**Work to do**
Word for word, restate every line of the material.

**Available data**
+ + +
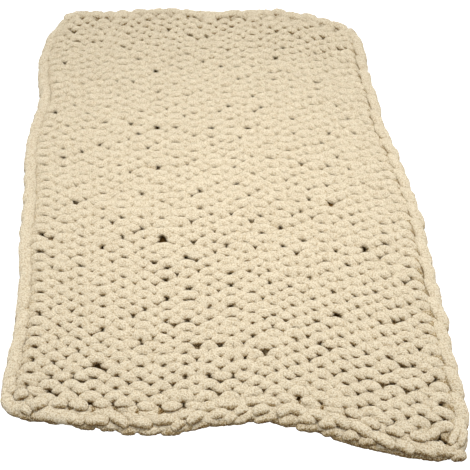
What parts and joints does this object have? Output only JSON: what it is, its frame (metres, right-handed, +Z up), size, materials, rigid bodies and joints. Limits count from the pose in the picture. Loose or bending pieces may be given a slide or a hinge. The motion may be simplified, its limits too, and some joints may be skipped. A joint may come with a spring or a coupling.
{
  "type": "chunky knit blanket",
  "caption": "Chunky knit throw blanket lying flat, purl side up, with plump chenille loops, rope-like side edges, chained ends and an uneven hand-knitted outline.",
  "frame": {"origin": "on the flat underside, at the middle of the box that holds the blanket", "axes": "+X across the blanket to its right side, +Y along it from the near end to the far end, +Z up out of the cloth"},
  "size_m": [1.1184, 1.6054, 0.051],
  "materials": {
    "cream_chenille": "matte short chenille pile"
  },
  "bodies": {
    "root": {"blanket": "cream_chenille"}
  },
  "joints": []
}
+ + +
**Solved exercise**
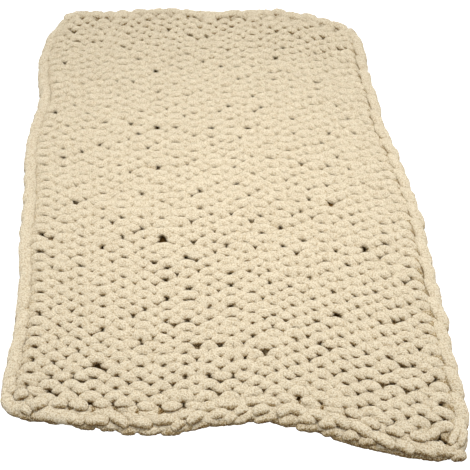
What parts and joints does this object have? Output only JSON: what it is, its frame (metres, right-handed, +Z up), size, materials, rigid bodies and joints. Limits count from the pose in the picture. Loose or bending pieces may be given a slide or a hinge. The motion may be simplified, its limits too, and some joints may be skipped. A joint may come with a spring or a coupling.
{
  "type": "chunky knit blanket",
  "caption": "Chunky knit throw blanket lying flat, purl side up, with plump chenille loops, rope-like side edges, chained ends and an uneven hand-knitted outline.",
  "frame": {"origin": "on the flat underside, at the middle of the box that holds the blanket", "axes": "+X across the blanket to its right side, +Y along it from the near end to the far end, +Z up out of the cloth"},
  "size_m": [1.1184, 1.6054, 0.051],
  "materials": {
    "cream_chenille": "matte short chenille pile"
  },
  "bodies": {
    "root": {"blanket": "cream_chenille"}
  },
  "joints": []
}